A C2H workaround that seems to work is ...

 
    do {
        val = *QXP++ - mean ;
        SumSquare += val * val;
    } while (--NumPoints > 0);

Which produces overflow results ...

Then I opened accelerator_Kit2C70_VkSDV.v

Located the point where the multiplier is input .

--- Quote Start ---

assign accelerator_Kit2C70_VkSDV_multiplier_resource0_res0 = lpm_multiply_result0[31 : 0];

--- Quote End ---

As you can see it limits the 64 bit result to the lowest 32 bits …

Modified it like this …

--- Quote Start ---

assign accelerator_Kit2C70_VkSDV_multiplier_resource0_res0 = lpm_multiply_result0[53 : 22];

--- Quote End ---

To implement a >> 22 shift …

Compiled the Quartus project, tried it and it produced the same result as the regular C function.

5 Replies

  • Altera_Forum's avatar
    Altera_Forum
    Icon for Honored Contributor rankHonored Contributor

    Try this:

    Square = (long long)val * (long long)val;

    SumSquare += Square >> 22;

    By the looks of it the CPLI of your loop is 1 before and after this change so your performance shouldn't differ.

    Can you open a mysupport service request and attach your design so that this can be tracked and resolved. The result of your multiplication should have been a long long and the upper bits shifted down like you intended.
  • Altera_Forum's avatar
    Altera_Forum
    Icon for Honored Contributor rankHonored Contributor

    I tried your modification and it worked okay, so I retested the original version and that worked also. As noted in my edit above, some other problem generated a false complaint about the long long cast.

    Does the compiler optimize away the unnecessary multipliers or does it genereate a 64 x 64 -> 128 multiplier?
  • Altera_Forum's avatar
    Altera_Forum
    Icon for Honored Contributor rankHonored Contributor

    C2H infers multipliers starting in 8.1 I believe. So it will be up to Quartus II synthesis to determine whether additional bits can be stripped away. To find out if the additional bits were removed you can look at the resource utilization and determine if a full 64x64 multiplier was used.

    Sometimes you can force the bit stripping to happen using masks. For example if you knew you only need a 9x9 multiplier you could do this:

    long result;

    short a, b;

    result = ((long)(a & 0x1FF)) * ((long)(b & 0x1FF));

    Even though the inputs are 16 bit cast up to 32 bit, the data all but the lower 9 bits masked away.

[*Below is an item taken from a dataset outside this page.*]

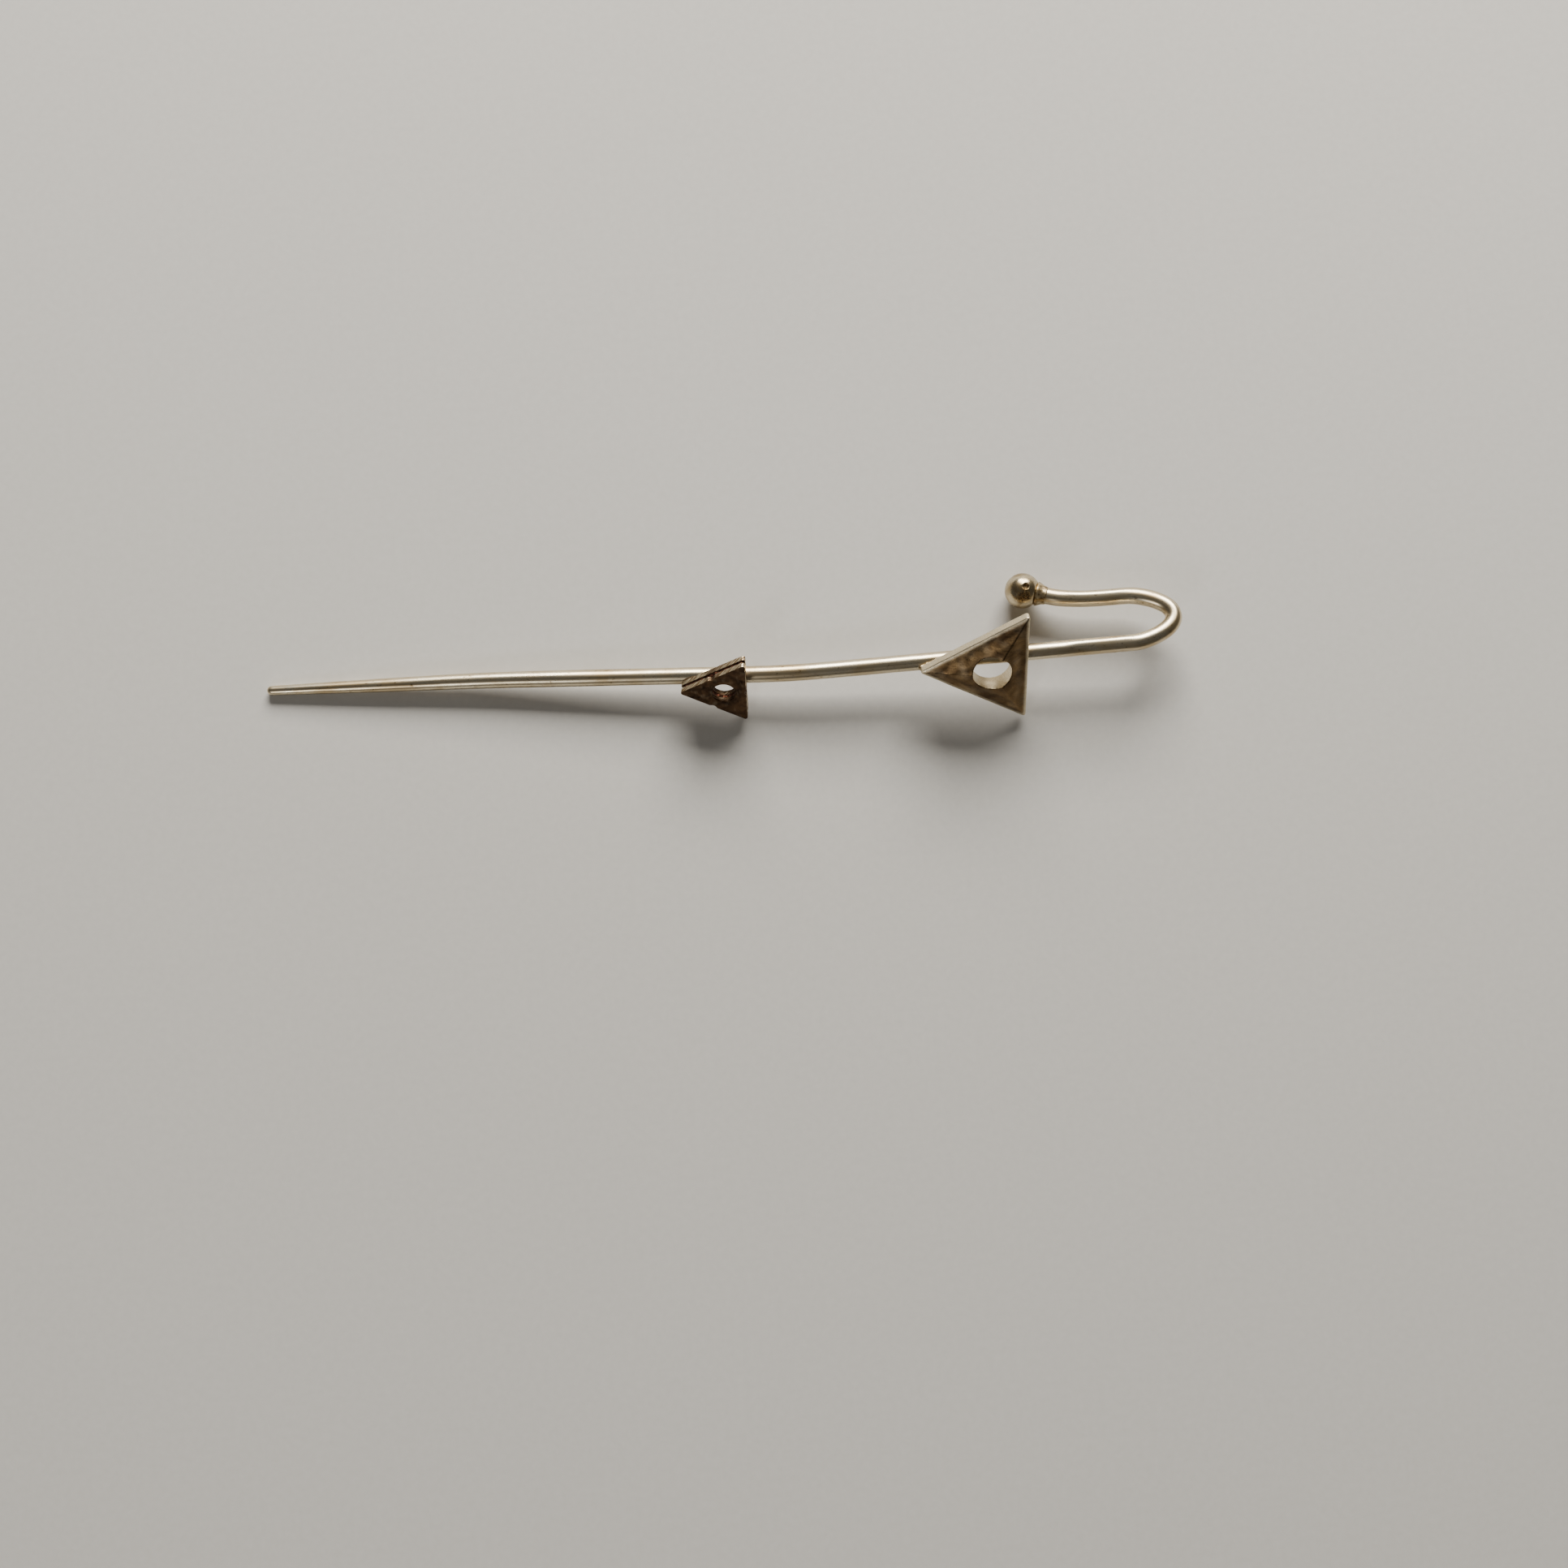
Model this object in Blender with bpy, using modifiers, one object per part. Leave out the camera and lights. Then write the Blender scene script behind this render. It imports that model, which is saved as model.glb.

Synthesis should detect this and create a 9x9 multiplier and pad the upper bits to 0 before assigning the 18 bit result into 'result'. This same trick should work if you mask the output of the multiplication as well.
  • Altera_Forum's avatar
    Altera_Forum
    Icon for Honored Contributor rankHonored Contributor

    To consolidate accelerated functions I attempted to make the VkSDV function more general by using a smaller shift ... 12 instead of 22 ...

     
    long long VkSDV(int mean, alt_u8 NumPoints)
    {
        int * QXP = QXvector;
        long long SumSquare = 0;
        int val;
        do {
            val = *QXP++ - mean ;
            SumSquare += ( (long long)val * (long long)val )>>12;
        } while (--NumPoints > 0);
        return SumSquare;
    }
    

    Since the number of points to square and sum is smaller than 256, any further scaling can be done with the returned long long result.

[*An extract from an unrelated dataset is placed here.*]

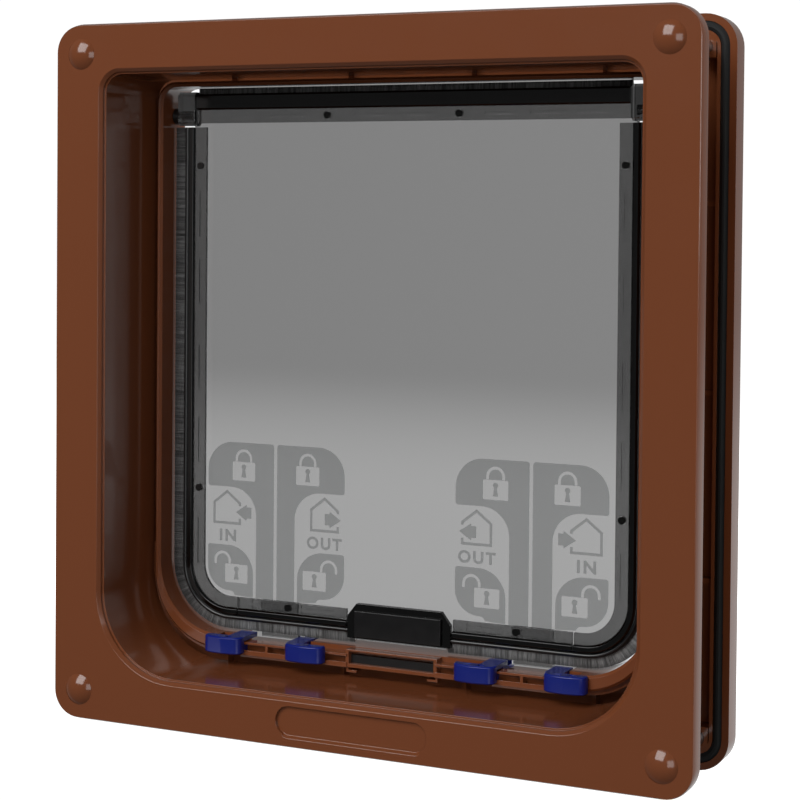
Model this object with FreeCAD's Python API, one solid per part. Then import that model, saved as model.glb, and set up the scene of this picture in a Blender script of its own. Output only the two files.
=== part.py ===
import FreeCAD, Part
import math
import os
from FreeCAD import Vector

os.makedirs("parts", exist_ok=True)

# A cat flap for a door. Two flanged frames sandwich the door between them, and
# four long screws pull them together. X runs across, Z is up and Y runs from the
# room, through the door, to the outside. Depths below are measured from the face
# of the inner flange, and at_depth() turns them into Y.

# Sill layout, from the middle outwards: bracket, inner latch, outer latch, end of
# the rail, corner of the collar. The width of the whole flap follows from it.
BRACKET_HALF_WIDTH = 14.8
LATCH_FROM_BRACKET = 6.3
LATCH_WIDTH = 12.8
LATCH_OPEN_GAP = 14.8
RAIL_END_MARGIN = 2.9
COLLAR_RADIUS_LOW = 20.4
COLLAR_CORNER_MARGIN = 0.6

# Cutters run past a face by this much. Edges longer than this count as long ones.
PAST = 1.0
LONG_EDGE = 1.0
NEAR = 0.1

# The two flanges and the door between them
FLANGE_HEIGHT = 208.0
FLANGE_RADIUS = 9.0
FLANGE_EDGE = 1.3
FLANGE_PLATE = 2.4
BORDER_SIDE = 16.7
BORDER_LOW = 15.0
BORDER_HIGH = 15.0
INNER_FLANGE_DEPTH = 5.1
DOOR_THICKNESS = 26.8
OUTER_FLANGE_DEPTH = 8.5

# Inner frame: skirt, opening, tunnel through the door, bare badge recess
SKIRT_WALL = 2.2
OPENING_RADIUS_LOW = 24.0
OPENING_RADIUS_HIGH = 5.5
OPENING_STEP = 0.6
OPENING_STEP_DEPTH = 1.8
OPENING_BEVEL = 1.0
TUNNEL_WALL = 1.8
TUNNEL_CLEARANCE = 0.9
BADGE_LENGTH = 47.4
BADGE_HEIGHT = 8.5
BADGE_RISE = 7.8
BADGE_DEPTH = 1.0
RIB = 1.4
RIB_SETBACK = 0.5
UPRIGHT_RIB_SHARES = (-0.3, -0.1, 0.1, 0.3)
LEVEL_RIB_SHARES = (0.25, 0.5, 0.75)

# Corner screws and their caps
SCREW_RADIUS = 2.0
SCREW_CLEARANCE = 0.2
SCREW_SEAT_CLEARANCE = 0.05
SCREW_GRIP = 5.7
SCREW_HEAD_RADIUS = 3.6
SCREW_HEAD_HEIGHT = 2.2
SCREW_FLOOR = 1.5
SCREW_SLOT = 1.0
SCREW_SLOT_LENGTH = 4.4
COUNTERBORE_CLEARANCE = 0.3
INNER_BOSS_HALF = 5.6
SCREW_PAD_HALF = 3.1
CAP_RADIUS = 4.6
CAP_DOME = 1.8
CAP_TOP_RADIUS = 2.3
CAP_STEM = 1.2
CAP_STEM_CLEARANCE = 0.05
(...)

    Unfortunately the C2H version overflows. Using my test data the result using shift 22 is 0x01234945 ... which fits in 32 bits.

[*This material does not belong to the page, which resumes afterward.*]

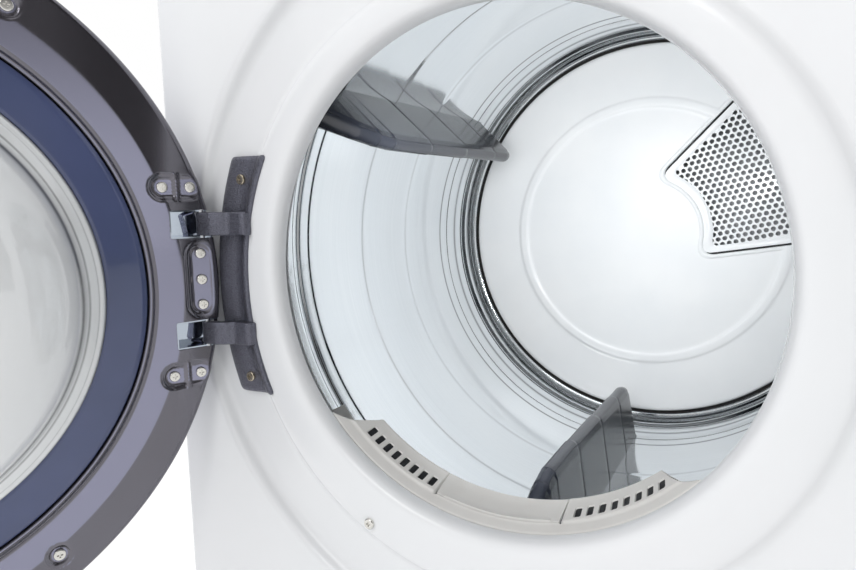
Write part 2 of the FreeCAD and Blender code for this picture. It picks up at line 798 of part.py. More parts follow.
def motor_body():
    case = rod(motor_r, motor_front + 12, motor_rear - 12, motor_x, motor_z)
    caps = [
        rod(motor_r - 6, motor_front, motor_front + 12, motor_x, motor_z),
        rod(motor_r - 6, motor_rear - 12, motor_rear, motor_x, motor_z),
        rod(16, motor_rear, motor_rear + 10, motor_x, motor_z),
    ]
    cradle = block((motor_x - 48, motor_x + 48), (deep(motor_front + 20), deep(motor_rear - 20)),
                   (floor_gap + base_sheet, motor_z - 30))
    tunnel = block((motor_x - 34, motor_x + 34), (deep(motor_front), deep(motor_rear)),
                   (floor_gap + base_sheet + 4, motor_z - motor_r - 4))
    bore = rod(motor_shaft_r + pin_clearance, motor_front - 5, motor_rear + 20, motor_x, motor_z)
    vents = []
    for angle in range(0, 180, 20):
        x, z = polar(motor_r, angle)
        vents.append(block((motor_x + x - 3, motor_x + x + 3),
            (deep(motor_front + 20), deep(motor_front + 50)),
                           (motor_z + z - 3, motor_z + z + 3)))
    return without(joined([case, cradle.cut(tunnel)] + caps), [bore] + vents)


def motor_shaft():
    shaft = rod(motor_shaft_r, blower_front + 12, belt_depth + 14, motor_x, motor_z)
    half = belt_width / 2 + 3
    pulley = rod(motor_pulley_r, belt_depth - half, belt_depth + half, motor_x, motor_z)
    flanges = [
        rod(motor_pulley_r + 4, belt_depth - half - 2, belt_depth - half, motor_x, motor_z),
        rod(motor_pulley_r + 4, belt_depth + half, belt_depth + half + 2, motor_x, motor_z),
    ]
    return joined([shaft, pulley] + flanges)


def idler_arm():
    depth = belt_depth - belt_width / 2 - 8
    length = math.hypot(idler_x - idler_pivot_x, idler_z - idler_pivot_z)
    bar = block((0, length), (deep(depth - 3), deep(depth)), (-6, 6))
    bar = joined([bar, rod(9, depth - 3, depth, 0, 0), rod(8, depth - 3, depth, length, 0)])
    tail = block((-26, 0), (deep(depth - 3), deep(depth)), (-4, 4))
    bar = joined([bar, tail]).cut(rod(5.05, depth - 8, depth + 5, 0, 0))
    bar = turn(bar, math.degrees(math.atan2(idler_z - idler_pivot_z, idler_x - idler_pivot_x)), 0, 0)
    bar = bar.translated(V(idler_pivot_x, 0, idler_pivot_z))
    pin = rod(idler_pin_r, depth, belt_depth + belt_width / 2 + 6, idler_x, idler_z)
    return joined([bar, pin])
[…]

    The result using shift 12 is 0x48D251535 ... which overflows 32 bits.

    Since the data path is 64 bit, the software implementation works but the C2H implementation fails. I did check the accelerator_VkSDV.v file and tried to find a place where the 64 bit data is restricted. No luck, all variables used were 64 or 128 bit. Also tried your seperated Square and SumSquare version.

    I also verifed this result on two different dev kits. One of them is a simplified SSRAM and Onchip build of the 3C25 starter kit. I could submit that one to mysupport.
  • Altera_Forum's avatar
    Altera_Forum
    Icon for Honored Contributor rankHonored Contributor

    Don't know if this is a real bug. An older VHDL based design required a speedup in the data resampling code. Since I have the C2H license I decided to implement the function that way. One way to fit a large number of polyphase resampling filters into onchip_mem is to read half of them in reverse order, which reduces the number of filters required by one half.

    My first attempt, which works fine using software, compiled okay but produced invalid results.

     
    // Resample data vector with polyphase filter
    // r is input data pointer, p is polyphase filter pointer
    int ReSample(int* __restrict__ r, int* __restrict__ p, alt_u16 PolySel)
    {
      # pragma altera_accelerate connect_variable ReSample/r to sdram
      # pragma altera_accelerate connect_variable ReSample/p to onchip_mem
        long long SumVal = 0;
        char flag = (PolySel & 0x100)>>8; // MS bit determines coeff direction
        int k = 20;
        do {
            SumVal += (long long)*r++ * (long long)*p ;
            (flag) ? p-- : p++ ;  // scan reverse or forward
         } while (--k);
         return (int)(SumVal >> 22);
    }
    

    After some testing I determined that the filter pointer p was not being incremented or decremented. Experimenting with workaround code finally reulted with a version that operates properly and generates the same result as software.

     
        do {
            SumVal += (long long)*r++ * (long long)*p ;
            if (flag) p-- ;  // scan reverse
            else p++ ;        // scan forward     
         } while (--k);
    

    I have not had a chance to check this with a verilog design or any other hardware so I don't know how solid this is.

    --- Quote Start ---

    (edit) This is explained in http://www.altera.com/literature/rn/rn_nios2eds.pdf

    "The C2H Compiler always evaluates both operands of logical (&&, ||) and

    conditional (?:) operators."

    So the ? conditional result is both increment and decrement, no change.

    --- Quote End ---